Problem details:
Exact copies are required of the lines from the line containing "obj.matrix_world = world" through the final line of the listing, both included, and of no other lines.

Material provided:
- - -

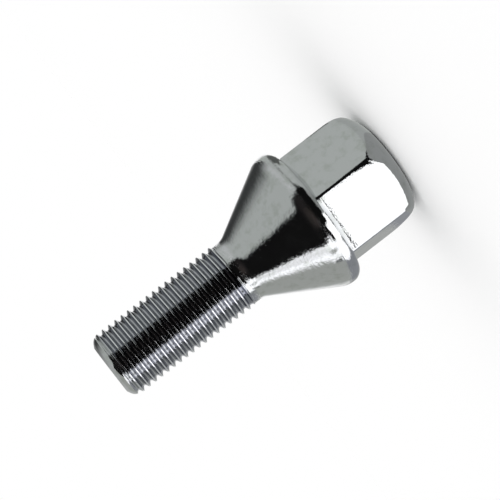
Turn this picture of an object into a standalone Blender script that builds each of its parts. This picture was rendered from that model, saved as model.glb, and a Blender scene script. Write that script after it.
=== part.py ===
"""Wheel bolt with a 60 degree cone seat, a 19 mm hexagon head and an M12 x 1.25 thread.

It is one piece of plated steel: a forged hexagon head and collar, a turned cone seat and neck,
and a rolled right-hand thread. The origin is the middle of the flat end of the head, on which the
bolt stands, and +Z runs along the axis to the tip of the thread. All sizes are in metres.
"""

import math

import bmesh
import bpy

# Hexagon head
ACROSS_FLATS = 0.0190
HEX_HEIGHT = 0.0136
HEX_EDGE_RADIUS = 0.0006
HEAD_FLAT_DIAMETER = 0.0112
CROWN_DEPTH = 0.0070
CROWN_BLEND = 0.0008

# Collar and cone seat
COLLAR_DIAMETER = 0.0250
SHOULDER_SLOPE = math.radians(20.0)
RIM_BACK_RADIUS = 0.0020
RIM_FRONT_RADIUS = 0.0042
SEAT_ANGLE = math.radians(60.0)

# Plain neck between the seat and the thread
NECK_DIAMETER = 0.0112
NECK_FILLET = 0.0030
NECK_LENGTH = 0.00165

# Metric thread and its rounded tip
THREAD_DIAMETER = 0.01185
THREAD_PITCH = 0.00125
THREAD_LENGTH = 0.02465
THREAD_PHASE = math.radians(-4.5)
TIP_FLAT_DIAMETER = 0.0086
TIP_CHAMFER = 0.0005
TIP_CHAMFER_SLOPE = math.radians(28.0)
TIP_ROUNDING = 0.0020
TIP_LEAN = math.radians(8.0)

# Facets round a turned surface, round the thread, and on an arc or a flat
TURN_STEPS = 48
THREAD_STEPS = 36
ARC_STEPS = 6
CROWN_STEPS = 10
EDGE_STEPS = 4
FLAT_STEPS = 6

# Shares of the pitch in a metric thread, and its 60 degree profile
THREAD_DEPTH_SHARE = 0.5413
CREST_SHARE = 1 / 8
ROOT_SHARE = 1 / 4
# How far a joined solid runs on inside the one that it is joined to
OVERLAP = 0.0005
# Turns of the rod that are cut off again, and how many of them lie below the thread
SPARE_TURNS = 4
SPARE_TURNS_BELOW = 2

MERGE_DISTANCE = 0.000001
SHARP_ANGLE = math.radians(28.0)

CHROME_COLOUR = (0.66, 0.67, 0.68, 1.0)
CHROME_ROUGHNESS = 0.12

COLLECTION_NAME = "wheel_bolt"
CUTTER_COLLECTION_NAME = "wheel_bolt_cutters"


def clear_scene():
    for item in list(bpy.data.objects):
        bpy.data.objects.remove(item, do_unlink=True)


def new_collection(name):
    collection = bpy.data.collections.new(name)
    bpy.context.scene.collection.children.link(collection)
    return collection


def chrome_material():
    material = bpy.data.materials.new("chrome_plate")
    material.use_nodes = True
    shader = material.node_tree.nodes["Principled BSDF"]
    shader.inputs["Base Color"].default_value = CHROME_COLOUR
    shader.inputs["Metallic"].default_value = 1.0
    shader.inputs["Roughness"].default_value = CHROME_ROUGHNESS
    material.diffuse_color = CHROME_COLOUR
    return material


def add_object(name, mesh, collection):
    item = bpy.data.objects.new(name, mesh)
    collection.objects.link(item)
    return item


def hide_cutter(item):
    item.hide_render = True
    item.display_type = "WIRE"


def evaluated_mesh(item):
    """The object's mesh with its modifiers applied."""
    graph = bpy.context.evaluated_depsgraph_get()
    return bpy.data.meshes.new_from_object(item.evaluated_get(graph))


def arc(centre, radius, start, end, steps=ARC_STEPS):
    """Points (r, z) on an arc. An angle of 0 points outwards and one of 90 degrees points up."""
    points = []
    for step in range(steps + 1):
        angle = start + (end - start) * step / steps
        points.append((centre[0] + radius * math.cos(angle), centre[1] + radius * math.sin(angle)))
    return points


def profile_mesh(name, points):
    """An open chain of edges in the XZ plane through the points (r, z)."""
    mesh = bpy.data.meshes.new(name)
    edges = [(index, index + 1) for index in range(len(points) - 1)]
    mesh.from_pydata([(r, 0.0, z) for r, z in points], edges, [])
    return mesh


def turned(name, points, collection):
    """A solid turned about Z from a profile that runs down from the axis to the axis."""
    item = add_object(name, profile_mesh(name, points), collection)
    screw = item.modifiers.new("turn", "SCREW")
    screw.steps = TURN_STEPS
    screw.render_steps = TURN_STEPS
    screw.use_merge_vertices = True
    screw.merge_threshold = MERGE_DISTANCE
    return item


def boolean(item, other, operation):
    modifier = item.modifiers.new(other.name, "BOOLEAN")
    modifier.object = other
    modifier.operation = operation


def apothem():
    return ACROSS_FLATS / 2


def seat_half_angle():
    return SEAT_ANGLE / 2


def rim_height():
    """Height of the collar's widest ring above the end of the head."""
    turn = math.pi / 2 - SHOULDER_SLOPE
    shoulder_radius = COLLAR_DIAMETER / 2 - RIM_BACK_RADIUS * (1 - math.cos(turn))
    shoulder_rise = (shoulder_radius - apothem()) * math.tan(SHOULDER_SLOPE)
    return HEX_HEIGHT + shoulder_rise + RIM_BACK_RADIUS * math.sin(turn)


def neck_start():
    """Height at which the line of the seat would meet the neck."""
    half = seat_half_angle()
    seat_low = rim_height() + RIM_FRONT_RADIUS * math.sin(half)
    seat_radius = COLLAR_DIAMETER / 2 - RIM_FRONT_RADIUS * (1 - math.cos(half))
    return seat_low + (seat_radius - NECK_DIAMETER / 2) / math.tan(half)


def thread_start():
    return neck_start() + NECK_LENGTH


def tip_height():
    return thread_start() + THREAD_LENGTH


def thread_depth():
    return THREAD_PITCH * THREAD_DEPTH_SHARE


def root_radius():
    return THREAD_DIAMETER / 2 - thread_depth()


def body_profile():
    """Neck, seat and collar, from the thread's run-out down to the hexagon."""
    half = seat_half_angle()
    turn = math.pi / 2 - SHOULDER_SLOPE
    neck_radius = NECK_DIAMETER / 2
    run_out = thread_start() + THREAD_PITCH
    core_radius = root_radius() - OVERLAP
    fillet_centre = (neck_radius + NECK_FILLET, neck_start() + NECK_FILLET * math.tan(half / 2))
    front_centre = (COLLAR_DIAMETER / 2 - RIM_FRONT_RADIUS, rim_height())
    back_centre = (COLLAR_DIAMETER / 2 - RIM_BACK_RADIUS, rim_height())
    inner_radius = apothem() - OVERLAP
    inner_height = HEX_HEIGHT - OVERLAP * math.tan(SHOULDER_SLOPE)
    points = [(0.0, run_out + OVERLAP), (core_radius, run_out + OVERLAP)]
    points.append((neck_radius, thread_start()))
    points += arc(fillet_centre, NECK_FILLET, math.pi, math.pi + half)
    points += arc(front_centre, RIM_FRONT_RADIUS, half, 0.0)
    points += arc(back_centre, RIM_BACK_RADIUS, 0.0, -turn)[1:]
    points += [(inner_radius, inner_height), (0.0, inner_height)]
    return points


def thread_envelope_profile():
    """What bounds the thread: the tip's flat, chamfer and rounding, and a bevel at the neck."""
    clear = THREAD_DIAMETER / 2 + 2 * OVERLAP
    tip_flat = TIP_FLAT_DIAMETER / 2
    chamfer_radius = tip_flat + TIP_CHAMFER
    chamfer_height = tip_height() - TIP_CHAMFER * math.tan(TIP_CHAMFER_SLOPE)
    centre_radius = chamfer_radius - TIP_ROUNDING * math.sin(TIP_CHAMFER_SLOPE)
    centre_height = chamfer_height - TIP_ROUNDING * math.cos(TIP_CHAMFER_SLOPE)
    start = math.pi / 2 - TIP_CHAMFER_SLOPE
    points = [(0.0, tip_height()), (tip_flat, tip_height())]
    points += arc((centre_radius, centre_height), TIP_ROUNDING, start, TIP_LEAN)
    side_radius, side_height = points[-1]
    points.append((clear, side_height - (clear - side_radius) / math.tan(TIP_LEAN)))
    bevel = clear - NECK_DIAMETER / 2 + OVERLAP
    points.append((clear, thread_start() - OVERLAP + bevel))
    points.append((clear - bevel, thread_start() - OVERLAP))
    points.append((0.0, thread_start() - OVERLAP))
    return points


def thread_profile():
    """One pitch of the thread, from the middle of one root down to the middle of the next."""
    crest = THREAD_DIAMETER / 2
    half_root = THREAD_PITCH * ROOT_SHARE / 2
    half_crest = THREAD_PITCH * CREST_SHARE / 2
    middle = THREAD_PITCH / 2
    return [
        (root_radius(), THREAD_PITCH),
        (root_radius(), THREAD_PITCH - half_root),
        (crest, middle + half_crest),
        (crest, middle - half_crest),
        (root_radius(), half_root),
        (root_radius(), 0.0),
    ]


def close_end(shell, edges, height):
    """Draws an open end of the rod together in one point on the axis."""
    ring = bmesh.ops.extrude_edge_only(shell, edges=edges)["geom"]
    corners = [item for item in ring if isinstance(item, bmesh.types.BMVert)]
    bmesh.ops.pointmerge(shell, verts=corners, merge_co=(0.0, 0.0, height))


def threaded_rod(collection):
    """A solid rod with a right-hand thread, a few turns longer than the thread that is left."""
    profile = add_object("thread_profile", profile_mesh("thread_profile", thread_profile()), collection)
    turns = math.ceil(THREAD_LENGTH / THREAD_PITCH) + SPARE_TURNS
    screw = profile.modifiers.new("thread", "SCREW")
    screw.screw_offset = THREAD_PITCH
    screw.iterations = turns
    screw.steps = THREAD_STEPS
    screw.render_steps = THREAD_STEPS
    mesh = evaluated_mesh(profile)
    bpy.data.objects.remove(profile)
    shell = bmesh.new()
    shell.from_mesh(mesh)
    bmesh.ops.remove_doubles(shell, verts=shell.verts, dist=MERGE_DISTANCE)
    length = THREAD_PITCH * (turns + 1)
    rims = [edge for edge in shell.edges if edge.is_boundary]
    lower = [edge for edge in rims if edge.verts[0].co.z < length / 2]
    upper = [edge for edge in rims if edge.verts[0].co.z > length / 2]
    close_end(shell, lower, -THREAD_PITCH / 2)
    close_end(shell, upper, length + THREAD_PITCH / 2)
    bmesh.ops.recalc_face_normals(shell, faces=shell.faces)
    shell.to_mesh(mesh)
    shell.free()
    rod = add_object("threaded_rod", mesh, collection)
    rod.location.z = thread_start() - SPARE_TURNS_BELOW * THREAD_PITCH
    rod.rotation_euler.z = THREAD_PHASE
    return rod


def hexagon_radius(offset):
    """Radius of the hexagon with rounded edges, at an angle from the nearest edge."""
    centre = (apothem() - HEX_EDGE_RADIUS) / math.cos(math.pi / 6)
    if abs(offset) < edge_half_angle():
        chord = centre * math.sin(offset)
        return centre * math.cos(offset) + math.sqrt(HEX_EDGE_RADIUS ** 2 - chord ** 2)
    return apothem() / math.cos(math.pi / 6 - abs(offset))


def edge_half_angle():
    """Half the angle, seen from the axis, over which an edge of the hexagon is rounded."""
    half_flat = (apothem() - HEX_EDGE_RADIUS) * math.tan(math.pi / 6)
    return math.pi / 6 - math.atan(half_flat / apothem())


def hexagon_angles():
    """Angles round the hexagon, close together over its edges. Flats face +X and -X."""
    edge = edge_half_angle()
    angles = []
    for corner in range(6):
        middle = math.pi / 6 + corner * math.pi / 3
        for step in range(EDGE_STEPS):
            angles.append((middle, -edge + 2 * edge * step / EDGE_STEPS))
        flat = math.pi / 3 - 2 * edge
        for step in range(FLAT_STEPS):
            angles.append((middle, edge + flat * step / FLAT_STEPS))
    return angles


def smooth_least(first, second, blend):
    """The smaller of two radii, with the corner between them rounded off."""
    overlap = max(blend - abs(first - second), 0.0)
    return min(first, second) - overlap ** 2 / (4 * blend)


def head_section(shell, height, crown_radius):
    """A ring of the head: a circle near its end that opens out into the hexagon."""
    ring = []
    for middle, offset in hexagon_angles():
        nearest = offset if offset < math.pi / 6 else offset - math.pi / 3
        radius = smooth_least(hexagon_radius(nearest), crown_radius, CROWN_BLEND)
        angle = middle + offset
        ring.append(shell.verts.new((radius * math.cos(angle), radius * math.sin(angle), height)))
    return ring


def hexagon_head(collection):
    """The head as a loft from its flat round end to the hexagon, up into the collar."""
    flat_radius = HEAD_FLAT_DIAMETER / 2
    reach = hexagon_radius(0.0) + CROWN_BLEND
    shell = bmesh.new()
    rings = []
    for step in range(CROWN_STEPS + 1):
        angle = math.pi / 2 * step / CROWN_STEPS
        height = CROWN_DEPTH * (1 - math.cos(angle))
        rings.append(head_section(shell, height, flat_radius + (reach - flat_radius) * math.sin(angle)))
    rings.append(head_section(shell, rim_height(), reach))
    for lower, upper in zip(rings, rings[1:]):
        count = len(lower)
        for index in range(count):
            after = (index + 1) % count
            shell.faces.new((lower[index], lower[after], upper[after], upper[index]))
    shell.faces.new(reversed(rings[0]))
    shell.faces.new(rings[-1])
    mesh = bpy.data.meshes.new("hexagon_head")
    shell.to_mesh(mesh)
    shell.free()
    return add_object("hexagon_head", mesh, collection)


def wheel_bolt():
    parts = new_collection(COLLECTION_NAME)
    cutters = new_collection(CUTTER_COLLECTION_NAME)
    envelope = turned("thread_envelope", thread_envelope_profile(), cutters)
    rod = threaded_rod(cutters)
    boolean(rod, envelope, "INTERSECT")
    head = hexagon_head(cutters)
    for cutter in (envelope, rod, head):
        hide_cutter(cutter)
    blank = turned("turned_blank", body_profile(), cutters)
    boolean(blank, head, "UNION")
    boolean(blank, rod, "UNION")
    mesh = evaluated_mesh(blank)
    bpy.data.objects.remove(blank)
    mesh.name = "wheel_bolt"
    mesh.shade_smooth()
    mesh.set_sharp_from_angle(angle=SHARP_ANGLE)
    mesh.materials.clear()
    mesh.materials.append(chrome_material())
    return add_object("wheel_bolt", mesh, parts)


clear_scene()
wheel_bolt()
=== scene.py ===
"""Looks of the wheel bolt: its fine mesh, its chrome plating and the studio that it stands in.

The bolt stands on the end of its head. Its thread, seat, collar and hexagon are rebuilt here as one
closed mesh with true round surfaces and a rolled thread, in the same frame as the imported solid.
"""

import math

import bmesh
import bpy
from mathutils import Matrix, Vector


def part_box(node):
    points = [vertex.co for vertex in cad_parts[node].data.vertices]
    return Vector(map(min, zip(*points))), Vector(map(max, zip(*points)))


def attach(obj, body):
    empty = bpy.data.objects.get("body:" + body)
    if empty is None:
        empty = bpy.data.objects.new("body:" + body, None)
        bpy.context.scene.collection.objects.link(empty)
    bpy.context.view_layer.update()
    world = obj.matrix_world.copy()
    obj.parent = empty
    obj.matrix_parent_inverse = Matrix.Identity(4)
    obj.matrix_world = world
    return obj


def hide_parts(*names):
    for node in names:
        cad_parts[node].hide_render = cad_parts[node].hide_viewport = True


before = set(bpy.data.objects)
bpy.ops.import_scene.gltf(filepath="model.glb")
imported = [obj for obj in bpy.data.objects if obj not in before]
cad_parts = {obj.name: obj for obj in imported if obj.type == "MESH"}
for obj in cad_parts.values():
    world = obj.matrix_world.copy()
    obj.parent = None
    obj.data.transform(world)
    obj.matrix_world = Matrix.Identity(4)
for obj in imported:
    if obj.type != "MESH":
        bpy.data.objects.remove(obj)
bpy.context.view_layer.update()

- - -

The response:
    obj.matrix_world = world
    return obj


def hide_parts(*names):
    for node in names:
        cad_parts[node].hide_render = cad_parts[node].hide_viewport = True


before = set(bpy.data.objects)
bpy.ops.import_scene.gltf(filepath="model.glb")
imported = [obj for obj in bpy.data.objects if obj not in before]
cad_parts = {obj.name: obj for obj in imported if obj.type == "MESH"}
for obj in cad_parts.values():
    world = obj.matrix_world.copy()
    obj.parent = None
    obj.data.transform(world)
    obj.matrix_world = Matrix.Identity(4)
for obj in imported:
    if obj.type != "MESH":
        bpy.data.objects.remove(obj)
bpy.context.view_layer.update()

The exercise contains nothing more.